WHAT THE TASK REQUIRES: Extract the first line through the line containing "return loft(rings)" from the listing below, exactly as written.
= = =
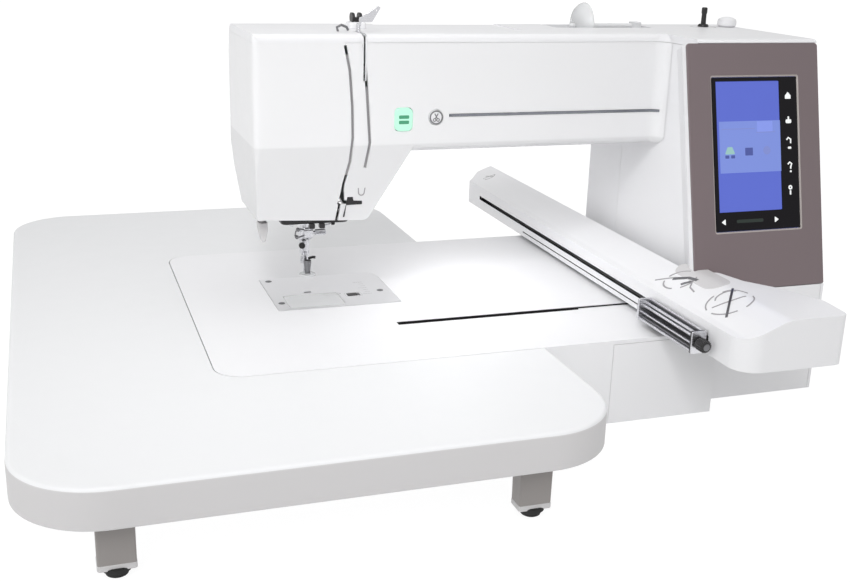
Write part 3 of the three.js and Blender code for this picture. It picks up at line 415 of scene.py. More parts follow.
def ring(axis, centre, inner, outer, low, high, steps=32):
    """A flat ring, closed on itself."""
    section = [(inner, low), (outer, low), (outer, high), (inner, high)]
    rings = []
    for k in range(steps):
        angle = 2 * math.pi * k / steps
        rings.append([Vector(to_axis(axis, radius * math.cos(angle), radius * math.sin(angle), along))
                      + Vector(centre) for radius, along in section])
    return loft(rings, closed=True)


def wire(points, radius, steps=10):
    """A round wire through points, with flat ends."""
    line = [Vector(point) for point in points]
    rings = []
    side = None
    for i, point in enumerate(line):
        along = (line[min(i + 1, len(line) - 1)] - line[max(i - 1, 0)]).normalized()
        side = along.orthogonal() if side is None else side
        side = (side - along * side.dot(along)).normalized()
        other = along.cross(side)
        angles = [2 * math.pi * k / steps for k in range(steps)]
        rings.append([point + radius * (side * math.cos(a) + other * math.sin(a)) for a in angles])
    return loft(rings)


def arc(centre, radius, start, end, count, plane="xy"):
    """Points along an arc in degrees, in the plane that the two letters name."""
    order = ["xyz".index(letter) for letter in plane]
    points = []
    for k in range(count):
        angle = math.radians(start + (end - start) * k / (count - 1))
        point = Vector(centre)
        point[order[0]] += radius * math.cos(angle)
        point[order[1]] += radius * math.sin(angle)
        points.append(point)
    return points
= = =
OUTPUT FOR THIS TASK:
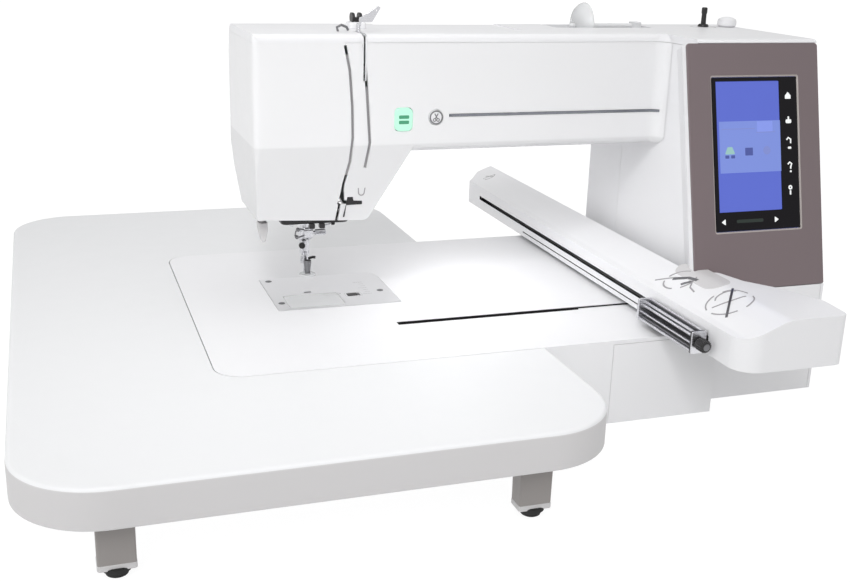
Write part 3 of the three.js and Blender code for this picture. It picks up at line 415 of scene.py. More parts follow.
def ring(axis, centre, inner, outer, low, high, steps=32):
    """A flat ring, closed on itself."""
    section = [(inner, low), (outer, low), (outer, high), (inner, high)]
    rings = []
    for k in range(steps):
        angle = 2 * math.pi * k / steps
        rings.append([Vector(to_axis(axis, radius * math.cos(angle), radius * math.sin(angle), along))
                      + Vector(centre) for radius, along in section])
    return loft(rings, closed=True)


def wire(points, radius, steps=10):
    """A round wire through points, with flat ends."""
    line = [Vector(point) for point in points]
    rings = []
    side = None
    for i, point in enumerate(line):
        along = (line[min(i + 1, len(line) - 1)] - line[max(i - 1, 0)]).normalized()
        side = along.orthogonal() if side is None else side
        side = (side - along * side.dot(along)).normalized()
        other = along.cross(side)
        angles = [2 * math.pi * k / steps for k in range(steps)]
        rings.append([point + radius * (side * math.cos(a) + other * math.sin(a)) for a in angles])
    return loft(rings)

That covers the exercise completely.